A new assisted molecular cycloaddition on boron doped silicon surfaces: a predictive DFT-D study

In the framework of the Density Functional Theory (DFT-D), we investigate the phthalocyanine (H2Pc) molecule adsorption on SiC(0001)3 × 3 and Si(111)√3 × √3R30°-B (SiB) surfaces, and particularly compare the involved molecular adsorptions. In the H2Pc–SiC(0001)3 × 3 system, the molecular adsorption can be ascribed to a [10+2] cycloaddition. The H2Pc–SiB system is considered in three cases: defectless SiB surface (denoted SiB-0D) and SiB surfaces presenting one or two boron defects (denoted SiB-1D and SiB-2D respectively). The SiB-0D surface is passivated by a charge transfer from the Si adatoms to the boron atoms and therefore no chemical bond between the molecule and the substrate is observed. A similar molecular adsorption as already evidenced in the H2Pc–SiC(0001)3 × 3 system is involved in the SiB-2D case. In the case of the SiB-1D surface, two Si–N bonds (Si1–N1 and Si2–N2) are observed. One of them, Si1–N1, is nearly similar to that found in the H2Pc–SiB-2D system, but the Si2–N2 bond is unexpected.
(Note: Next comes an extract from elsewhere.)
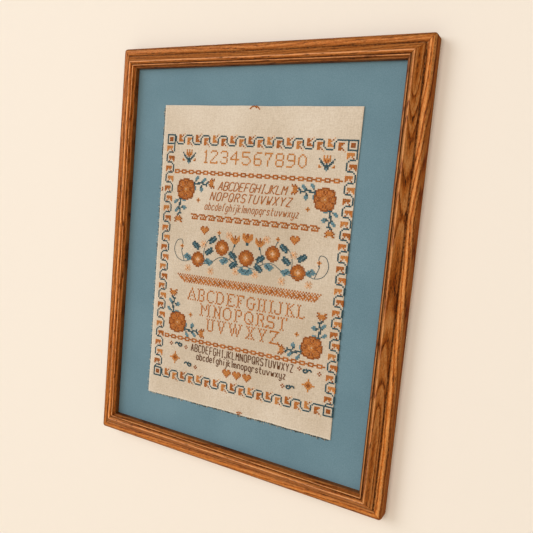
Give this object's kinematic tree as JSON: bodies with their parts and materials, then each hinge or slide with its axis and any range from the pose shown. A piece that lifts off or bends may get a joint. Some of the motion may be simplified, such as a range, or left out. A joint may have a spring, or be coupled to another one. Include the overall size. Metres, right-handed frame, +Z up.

The Bader charge analysis suggests that, in the presence of the H2Pc molecule, the boron atoms behave like an electron reservoir whose availability varies following the involved molecular adsorption process. In the SiB-1D case, charges are transferred from the substrate to the molecule, allowing the Si2–N2 bond formation. Such a kind of molecular adsorption, not yet observed, could be designed by “assisted pseudo cycloaddition”.